For similar reasons, we deny Equitable's motion with regard to Emerald's fifth, sixth and seventh affirmative defenses. We agree with Equitable that, for the most part, Emerald's fifth, sixth, and seventh affirmative defenses do not do much more than controvert Equitable's prima facie claim of fraud. However, such reasons advanced in support of this motion are pedantic. See e.g., R.J. Reynolds Tobacco Co. v. Premium Tobacco Stores, Inc., 2001 WL 747422, at *1 (N.D. Ill. June 29, 2001). Equitable will have to face Emerald's denials whether or not we grant the instant motion. Additionally, Emerald's sixth and seventh affirmative defenses have put Equitable on notice of the manner in which Emerald will challenge its fraud claim. Furthermore, striking these defenses will not expedite the resolution of this particular litigation. Accordingly, we deny Equitable's motion as to these affirmative defenses. See e.g., Franklin Capital Corp. v. Baker Taylor Entertainment, Inc., 2000 WL 1222043, at *1 (N.D. Ill. Aug. 22, 2000).

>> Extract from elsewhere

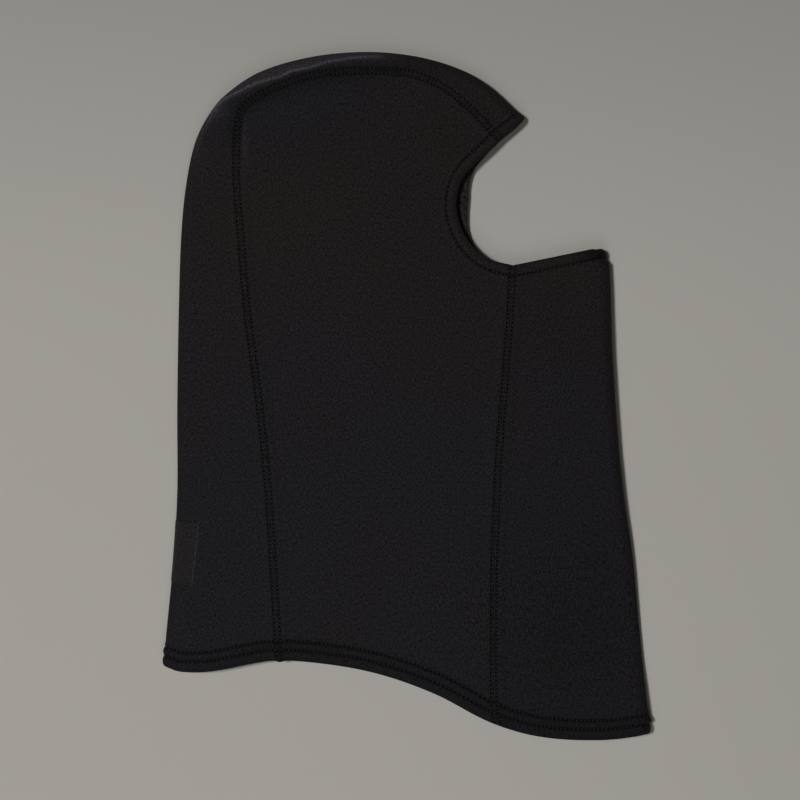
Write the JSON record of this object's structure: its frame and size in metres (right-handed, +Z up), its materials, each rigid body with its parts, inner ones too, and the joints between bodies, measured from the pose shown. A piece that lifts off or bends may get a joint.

Finally, we turn to Equitable's motion to strike Emerald's tenth affirmative defense. Equitable's challenge to this affirmative defense cannot be characterized as pedantic. As both parties point out, the duty of good faith and fair dealing is a term implied in all contracts. See e.g., Chrysler Credit Corp. v. Marino, 63 F.3d 574, 579 (7th Cir. 1995). As such, a claim of a breach of the duty of good faith and fair dealing must be based on a contract and a party's failure to fulfill its obligations thereunder. See Continental Bank v. Meyer, 1990 WL 147052, at *3 (N.D. Ill. Sept. 27, 1990). Emerald's allegations supporting this defense, however, center on misrepresentations made prior to Emerald's purchase of Equitable's annuities contracts. As such, we find that Emerald's tenth affirmative defense fails as a matter of law and must be stricken. See id.
For the foregoing reasons, Equitable's motion to dismiss Emerald's counterclaim and its motion to strike certain of Emerald's affirmative defenses are both granted in part and denied in part.